El cambio de posición de Sánchez, de sus ministros y del PSOE sobre la amnistía a los implicados en el procés, está siendo afeado por algunos medios de comunicación, de forma argumentada y con pruebas, tirando de hemeroteca. Las declaraciones recogidas y publicadas estos días no dejan el más mínimo lugar a dudas: hasta que Puigdemont dejó claro que la amnistía era imprescindible, condición innegociable para que los indepes de Junts apoyaran la continuidad de Sánchez al frente del Gobierno, todo el PSOE creía –como un solo hombre- que la amnistía no cabía en nuestro ordenamiento legal.
Del Gobierno, aparte Sánchez, son hasta once sus ministros que antes consideraban inconstitucional amnistiar a Puigdemont y los suyos, y ahora lo creen no sólo posible, sino también conveniente para garantizar “la convivencia entre Cataluña y el resto de España”. Pasar de una total negativa a asumir que amnistiar a los implicados en el proces, es la dovela del arco de la convivencia entre españoles y catalanes, resulta un cambio de criterio muy difícil de explicar. Un cambio tan contundente y rápido –en apenas el tiempo transcurrido desde que se conocieron los resultados electorales- que resulta evidente que responde única y exclusivamente a que Sánchez, quiere por encima de cualquier otra consideración, seguir gobernando.
Sinceramente, no me sorprende demasiado. Lo que llevamos vivido desde que el actual presidente se hizo cargo del Gobierno es una recurrente adaptación de los propios principios (al modo marxista, tendencia Groucho: “estos son mis principios, si a usted no le gustan, tengo otros…”) a la necesidad política de cada momento, entendida siempre como necesidad de seguir instalado en Moncloa con derecho a Falcon.
Sánchez nos dijo que no gobernaría con Podemos, y lo hizo. Nos dijo que no indultaría a los políticos catalanes condenados por el Supremo, y lo hizo. Que no derogaría la sedición, y lo hizo. Que jamás pactaría con Bildu, y lo hizo, por más que haya querido negarlo, hasta que Otegui le recordó el alcance de sus acuerdos, que son los que han permitido que el Gobierno apruebe sus presupuestos.
Que un político mienta a sus electores no es una sorpresa. Sánchez no es el primer político español que ha engañado a la gente. Ni será el último. La cuestión es que sus mentiras –que él mismo y su conmilitón Zapatero prefieren calificar de “cambios de opinión”- han afectado estructuralmente a la integridad de la vida política española.
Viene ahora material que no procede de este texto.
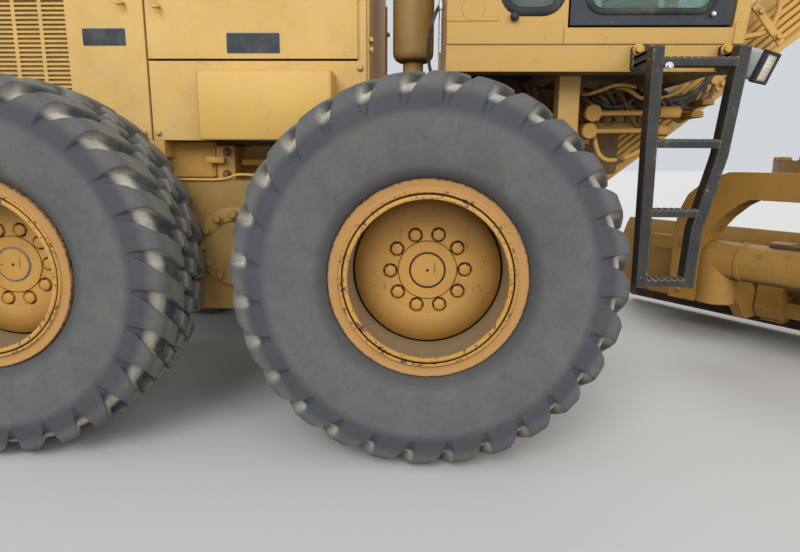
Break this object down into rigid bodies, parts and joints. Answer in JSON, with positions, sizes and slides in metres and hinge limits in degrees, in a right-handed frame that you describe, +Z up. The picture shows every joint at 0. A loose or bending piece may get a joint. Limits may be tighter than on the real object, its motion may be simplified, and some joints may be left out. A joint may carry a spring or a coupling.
{
  "type": "motor grader",
  "caption": "Motor grader with an engine hood, an enclosed cab, a rising one-piece beam, tandem rear wheels, leaning front wheels and an angled blade under a turning circle.",
  "frame": {"origin": "centre of the machine's footprint box, on the ground", "axes": "+X towards the front of the machine, +Y towards its left side, +Z up"},
  "size_m": [8.312, 3.0935, 3.381],
  "materials": {
    "yellow_paint": "satin",
    "pale_paint": "satin",
    "dark_paint": "satin",
    "tyre": "matte",
    "steel": "satin",
    "glass": "gloss",
    "lamp": "gloss",
    "seat": "matte"
  },
  "bodies": {
    "chassis": {"main_frame": "yellow_paint", "platform": "yellow_paint", "cab_shell": "yellow_paint", "cab_roof": "yellow_paint", "cab_glass": "glass", "operator_seat": "seat", "control_console": "dark_paint", "ladders": "dark_paint", "front_lamps": "dark_paint", "rear_lamps": "lamp", "hydraulic_lines": "yellow_paint", "air_cleaner": "yellow_paint", "hood_shell": "pale_paint", "rear_grille": "dark_paint", "hood_stacks": "steel", "tool_boxes": "yellow_paint", "side_panel_right": "pale_paint", "side_panel_left": "pale_paint", "engine_block": "steel", "rear_axle": "yellow_paint", "tandem_right": "yellow_paint", "tandem_left": "yellow_paint", "front_axle": "yellow_paint", "bolster_rear": "yellow_paint", "bolster_front": "yellow_paint", "axle_pin": "steel"},
    "cab_door_right": {"cab_door_right": "dark_paint", "door_glass_right": "glass"},
    "engine_door_right": {"engine_door_right": "pale_paint"},
    "cab_door_left": {"cab_door_left": "dark_paint", "door_glass_left": "glass"},
    "engine_door_left": {"engine_door_left": "pale_paint"},
    "wheel_rear_right": {"tyre_rear_right": "tyre", "rim_rear_right": "yellow_paint"},
    "wheel_rear_left": {"tyre_rear_left": "tyre", "rim_rear_left": "yellow_paint"},
    "wheel_middle_right": {"tyre_middle_right": "tyre", "rim_middle_right": "yellow_paint"},
    "wheel_middle_left": {"tyre_middle_left": "tyre", "rim_middle_left": "yellow_paint"},
    "lean_left": {"lean_bracket_left": "yellow_paint"},
    "steer_left": {"knuckle_left": "yellow_paint"},
    "wheel_front_left": {"tyre_front_left": "tyre", "rim_front_left": "yellow_paint"},
    "lean_right": {"lean_bracket_right": "yellow_paint"},
    "steer_right": {"knuckle_right": "yellow_paint"},
    "wheel_front_right": {"tyre_front_right": "tyre", "rim_front_right": "yellow_paint"},
    "lean_bar": {"lean_bar": "yellow_paint"},
    "tie_rod_end": {"tie_rod_end": "steel"},
    "tie_rod": {"tie_rod": "yellow_paint"},
    "drawbar": {"drawbar": "yellow_paint"},
    "blade_circle": {"blade_circle": "yellow_paint"},
    "blade_frame": {"blade_frame": "yellow_paint"},
    "blade": {"moldboard": "yellow_paint", "cutting_edge": "steel"},
    "lift_barrel_left": {"lift_barrel_left": "yellow_paint"},
    "lift_rod_left": {"lift_rod_left": "steel"},
    "lift_barrel_right": {"lift_barrel_right": "yellow_paint"},
    "lift_rod_right": {"lift_rod_right": "steel"}
  },
  "joints": [
    {"name": "cab_door_right_hinge", "type": "hinge", "parent": "chassis", "child": "cab_door_right", "pos_m": [-1.159, -0.736, 2.322], "axis": [0, 0, -1], "range_deg": [0, 95]},
    {"name": "engine_door_right_hinge", "type": "hinge", "parent": "chassis", "child": "engine_door_right", "pos_m": [-1.955, -0.616, 1.622], "axis": [0, 0, 1], "range_deg": [0, 110]},
    {"name": "cab_door_left_hinge", "type": "hinge", "parent": "chassis", "child": "cab_door_left", "pos_m": [-1.159, 0.736, 2.322], "axis": [0, 0, 1], "range_deg": [0, 95]},
    {"name": "engine_door_left_hinge", "type": "hinge", "parent": "chassis", "child": "engine_door_left", "pos_m": [-1.955, 0.616, 1.622], "axis": [0, 0, -1], "range_deg": [0, 110]},
    {"name": "wheel_rear_right_spin", "type": "hinge", "parent": "chassis", "child": "wheel_rear_right", "pos_m": [-3.1955, -0.985, 0.672], "axis": [0, 1, 0], "continuous": true},
    {"name": "wheel_rear_left_spin", "type": "hinge", "parent": "chassis", "child": "wheel_rear_left", "pos_m": [-3.1955, 0.985, 0.672], "axis": [0, 1, 0], "continuous": true},
    {"name": "wheel_middle_right_spin", "type": "hinge", "parent": "chassis", "child": "wheel_middle_right", "pos_m": [-1.6725, -0.985, 0.672], "axis": [0, 1, 0], "continuous": true},
    {"name": "wheel_middle_left_spin", "type": "hinge", "parent": "chassis", "child": "wheel_middle_left", "pos_m": [-1.6725, 0.985, 0.672], "axis": [0, 1, 0], "continuous": true},
    {"name": "lean_left_pivot", "type": "hinge", "parent": "chassis", "child": "lean_left", "pos_m": [3.484, 0.69, 0.542], "axis": [1, 0, 0], "range_deg": [-18, 18]},
    {"name": "steer_left_kingpin", "type": "hinge", "parent": "lean_left", "child": "steer_left", "pos_m": [3.484, 0.8, 0.672], "axis": [0, 0, 1], "range_deg": [-50, 50]},
    {"name": "wheel_front_left_spin", "type": "hinge", "parent": "steer_left", "child": "wheel_front_left", "pos_m": [3.484, 0.985, 0.672], "axis": [0, 1, 0], "continuous": true},
    {"name": "lean_right_pivot", "type": "hinge", "parent": "chassis", "child": "lean_right", "pos_m": [3.484, -0.69, 0.542], "axis": [1, 0, 0], "range_deg": [-18, 18]},
    {"name": "steer_right_kingpin", "type": "hinge", "parent": "lean_right", "child": "steer_right", "pos_m": [3.484, -0.8, 0.672], "axis": [0, 0, 1], "range_deg": [-50, 50]},
    {"name": "wheel_front_right_spin", "type": "hinge", "parent": "steer_right", "child": "wheel_front_right", "pos_m": [3.484, -0.985, 0.672], "axis": [0, 1, 0], "continuous": true},
    {"name": "lean_bar_pivot", "type": "hinge", "parent": "lean_left", "child": "lean_bar", "pos_m": [3.484, 0.69, 0.902], "axis": [1, 0, 0], "range_deg": [-18, 18]},
    {"name": "tie_rod_end_turn", "type": "hinge", "parent": "steer_left", "child": "tie_rod_end", "pos_m": [3.284, 0.8, 0.642], "axis": [0, 0, 1], "range_deg": [-50, 50]},
    {"name": "tie_rod_ball", "type": "hinge", "parent": "tie_rod_end", "child": "tie_rod", "pos_m": [3.284, 0.8, 0.642], "axis": [1, 0, 0], "range_deg": [-18, 18]},
    {"name": "drawbar_lift", "type": "hinge", "parent": "chassis", "child": "drawbar", "pos_m": [3.166, 0, 0.822], "axis": [0, 1, 0], "range_deg": [-16, 8.5]},
    {"name": "circle_turn", "type": "hinge", "parent": "drawbar", "child": "blade_circle", "pos_m": [0.926, 0, 1.037], "axis": [0, 0, 1], "continuous": true},
    {"name": "blade_tip", "type": "hinge", "parent": "blade_circle", "child": "blade_frame", "pos_m": [0.68329, -0.17634, 0.227], "axis": [-0.5878, 0.809, 0], "range_deg": [-5, 40]},
    {"name": "blade_side_shift", "type": "slide", "parent": "blade_frame", "child": "blade", "axis": [0.5878, -0.809, 0], "range_m": [-0.51, 0.66]},
    {"name": "lift_barrel_left_trunnion", "type": "hinge", "parent": "chassis", "child": "lift_barrel_left", "pos_m": [0.926, 0.62, 2.022], "axis": [0, 1, 0], "range_deg": [-8, 5]},
    {"name": "lift_rod_left_slide", "type": "slide", "parent": "lift_barrel_left", "child": "lift_rod_left", "axis": [-0.2925, 0, -0.9563], "range_m": [-0.38, 0.7]},
    {"name": "lift_barrel_right_trunnion", "type": "hinge", "parent": "chassis", "child": "lift_barrel_right", "pos_m": [0.926, -0.62, 2.022], "axis": [0, 1, 0], "range_deg": [-8, 5]},
    {"name": "lift_rod_right_slide", "type": "slide", "parent": "lift_barrel_right", "child": "lift_rod_right", "axis": [-0.2925, 0, -0.9563], "range_m": [-0.38, 0.7]}
  ],
  "couplings": [
    {"joint": "lean_right_pivot", "follows": "lean_left_pivot", "ratio": 1},
    {"joint": "steer_right_kingpin", "follows": "steer_left_kingpin", "ratio": 1},
    {"joint": "lean_bar_pivot", "follows": "lean_left_pivot", "ratio": -1},
    {"joint": "tie_rod_end_turn", "follows": "steer_left_kingpin", "ratio": -1},
    {"joint": "tie_rod_ball", "follows": "lean_left_pivot", "ratio": -0.864},
    {"joint": "lift_barrel_left_trunnion", "follows": "drawbar_lift", "ratio": 0.46},
    {"joint": "lift_rod_left_slide", "follows": "drawbar_lift", "m_per_rad": -2.4699},
    {"joint": "lift_barrel_right_trunnion", "follows": "drawbar_lift", "ratio": 0.46},
    {"joint": "lift_rod_right_slide", "follows": "drawbar_lift", "m_per_rad": -2.4699}
  ]
}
La incorporación de Podemos al Gobierno supuso un cambio tan radical en las reglas del juego de nuestra democracia, que desde entonces la polarización y el frentismo se han convertido en los ejes del debate público, provocando un deterioro institucional creciente, una conflictividad partidaria en todos los órganos y servicios del poder, y un discurso basado en falsedades y relatos construidos por fábricas de stoytellers que pagamos generosamente con recursos del Estado. El indulto, que Sánchez nos dijo que jamás llegaría, ha creado las bases para la exigencia de una amnistía ilegal e imposible, mientras la desaparición paralela del delito de sedición, ha empujado a un envalentonamiento del independentismo en todos los territorios. El pacto con el partido heredero de la agenda política de ETA –Bildu-, ha supuesto la traición de los socialistas vascos al legado de quienes les precedieron y sacrificaron todo –incluso sus vidas- para hacer posible una convivencia sin miedo, de nuevo vencida.
En cuanto a la amnistía, es el cierre del círculo, el golpe de gracia a lo que ha sido durante más de cuarenta años –más de lo que duró el franquismo- una historia de paz civil y progreso que arranca con la reconciliación del 78. Nuestro país ya aprobó una última amnistía que trajo la concordia entre los españoles. Esta sólo provocará división: un cisma irreparable en el PSOE, donde las voces de quienes no acumulan canonjías gracias a la voluntad de Sánchez, se levantan cada vez más airadas: ex secretarios generales, como Almunia o Felipe González, referentes socialistas como Alfonso Guerra, o ex presidentes regionales, como Lambán, claman ya contra la adopción de una medida que fuerza y violenta la Constitución actual e impide cualquier posibilidad de entendimiento futuro entre los dos grandes partidos españoles para poder reformarla. La amnistía provocará también una herida irreparable en el tribunal de garantías, cada día más condicionado por la militancia y la servidumbre política de sus jueces, recompensados con el cargo, por los servicios prestados o la fidelidad al mando político.
Pero -sobre todo- una amnistía que sea fruto de la necesidad de gobernar, quebrará la credibilidad en el sistema hasta un punto de no retorno. Abrirá la espita del oportunismo y el desprestigio de la acción política, aplastará los valores democráticos y alimentará el crecimiento del populismo y su radicalización.